Trotz Rückschlägen müsse die zwischengesellschaftliche Zusammenarbeit der tragende Pfeiler der deutsch-russischen Beziehungen bleiben, lautete das Votum aller Anwesenden. Dafür wolle man weiterhin einstehen und werben, gegenüber der Politik, gemeinsam mit der Wirtschaft und durch konkrete Projektkooperation.

Die Praxis, eine Sitzung am „Tag Null“ durchzuführen, wurde von den Vertretern der anderen Arbeitsgruppen des Petersburger Dialogs positiv bewertet.

Sitzung der AG am 15.11.2012

Folgende Themenblöcke standen in der dreieinhalbstündigen Sitzung auf der Tagesordnung:

  • Informationsgesellschaft – Bedingungen, Voraussetzungen und Perspektiven der Bürgerbeteiligung
  • Rahmenbedingungen für die NRO-Tätigkeit in der zwischengesellschaftlichen Zusammenarbeit zwischen Deutschland und Russland
  • Die Rolle der Bürgergesellschaft bei der Lösung der sozialen Fragen

Ausgehend von kurzen Impulsvorträgen deutscher und russischer Teilnehmer wurden folgende Themen diskutiert: Bürgerbeteiligung in politischen und administrativen Prozessen am Beispiel von Wahlbeobachtungen; Öffentlich-rechtliches Fernsehen und Internet als Institution der zivilgesellschaftlichen Kontrolle; Freiwilligkeit, Wohltätigkeit und Sponsoring; Jugendaustausch; Probleme und Hindernisse der Entwicklung der Zivilgesellschaft.

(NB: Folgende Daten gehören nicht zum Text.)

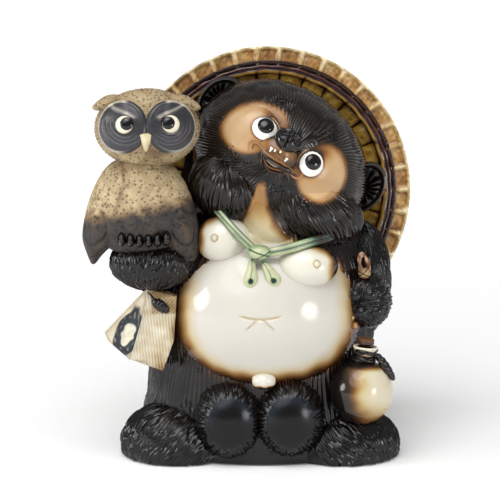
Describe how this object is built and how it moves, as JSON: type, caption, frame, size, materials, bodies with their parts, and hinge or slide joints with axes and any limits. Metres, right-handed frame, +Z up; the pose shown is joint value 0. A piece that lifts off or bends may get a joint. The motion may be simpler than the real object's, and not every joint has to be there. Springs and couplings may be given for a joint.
{
  "type": "tanuki statue",
  "caption": "Glazed stoneware tanuki in a round slatted hat, with an owl on one paw, an account book under it and a bottle in the other hand.",
  "frame": {"origin": "centre of the drain hole, on the face that the figure stands on", "axes": "+Z up, -Y out of the front of the figure, +X to the viewer's right"},
  "size_m": [0.2025, 0.1439, 0.2482],
  "materials": {
    "black_glaze": "thick glossy iron black glaze that breaks to brown on thin ridges",
    "cream_glaze": "glossy cream glaze with a brown sprayed edge",
    "tan_glaze": "satin tan slip under clear glaze, darker towards the edge",
    "amber_glaze": "amber glaze pooled in the slats, worn pale on the ridges",
    "hat_brown_glaze": "dark purple brown glaze",
    "celadon_glaze": "pale green glaze, darker where it pools",
    "white_glaze": "glossy white glaze",
    "pupil_glaze": "glossy black glaze",
    "brown_glaze": "glossy red brown glaze",
    "speckled_clay": "matt speckled tan stoneware, sprayed dark at the foot",
    "grey_slip": "satin dark grey slip with pale worn ridges",
    "beak_glaze": "pale cream glaze",
    "page_glaze": "thin cream glaze, brown in the grooves",
    "raw_clay": "unglazed fired clay"
  },
  "bodies": {
    "root": {"body_shell": "black_glaze", "base_floor": "raw_clay", "belly_dome": "cream_glaze", "chest_left": "cream_glaze", "chest_right": "cream_glaze", "chest_buds": "cream_glaze", "throat_strip": "cream_glaze", "luck_pouch_left": "black_glaze", "luck_pouch_right": "black_glaze", "belly_stub": "cream_glaze", "foot_left": "black_glaze", "foot_right": "black_glaze", "tail": "black_glaze", "perch_arm": "black_glaze", "perch_paw": "black_glaze", "bottle_arm": "black_glaze", "bottle_paw": "black_glaze", "head_shell": "black_glaze", "jowl_left": "black_glaze", "jowl_right": "black_glaze", "face_patch_left": "tan_glaze", "face_patch_right": "tan_glaze", "eyeballs": "white_glaze", "pupils": "pupil_glaze", "nose": "black_glaze", "muzzle": "tan_glaze", "lower_lip": "brown_glaze", "teeth": "white_glaze", "ear_left": "black_glaze", "ear_right": "black_glaze", "hat_shell": "amber_glaze", "hat_rim_slats": "amber_glaze", "hat_ring": "hat_brown_glaze", "hat_inner_slats": "amber_glaze", "cord_left": "celadon_glaze", "cord_right": "celadon_glaze", "bow_knot": "celadon_glaze", "bow_loops": "celadon_glaze", "bottle_shell": "cream_glaze", "bottle_collar": "cream_glaze", "bottle_stopper": "brown_glaze", "bottle_neck_cord": "pupil_glaze", "bottle_cord_tail": "pupil_glaze", "rope_loop": "brown_glaze", "rope_knot": "brown_glaze", "owl_body": "speckled_clay", "owl_head": "speckled_clay", "owl_wing_left": "speckled_clay", "owl_wing_right": "speckled_clay", "owl_discs": "grey_slip", "owl_eyes": "white_glaze", "owl_pupils": "pupil_glaze", "owl_beak": "beak_glaze", "owl_tufts": "speckled_clay", "owl_feet": "pupil_glaze", "book_cover": "page_glaze", "book_pages": "page_glaze", "book_label": "grey_slip", "book_tie": "pupil_glaze"}
  },
  "joints": []
}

Vertreter des Sozialforums im Petersburger Dialog berichteten, wie durch eine praktische, konstruktive und positive Arbeitsweise in Form konkreter deutsch-russischer Projektpartnerschaften sowie durch Schirmherrschaften und internationale Solidarität zivilgesellschaftlicher Organisationen im ersten Arbeitsjahr des Forums Erfolge erzielt werden konnten, besonders auch im Umgang mit staatlichen Strukturen. Ein Beispiel für diese konkrete Tätigkeit ist der unter der Schirmherrschaft des Forums vom 24.-28.09.2012 in Jekaterinburg durchgeführte 2. Allrussische Kongress der Menschen mit Behinderungen „Ohne das Kleine kein Ganzes. Finde Deinen Edelstein!“. Diese Veranstaltung wurde von deutschen und russischen Mitgliedern der Arbeitsgruppe mitorganisiert.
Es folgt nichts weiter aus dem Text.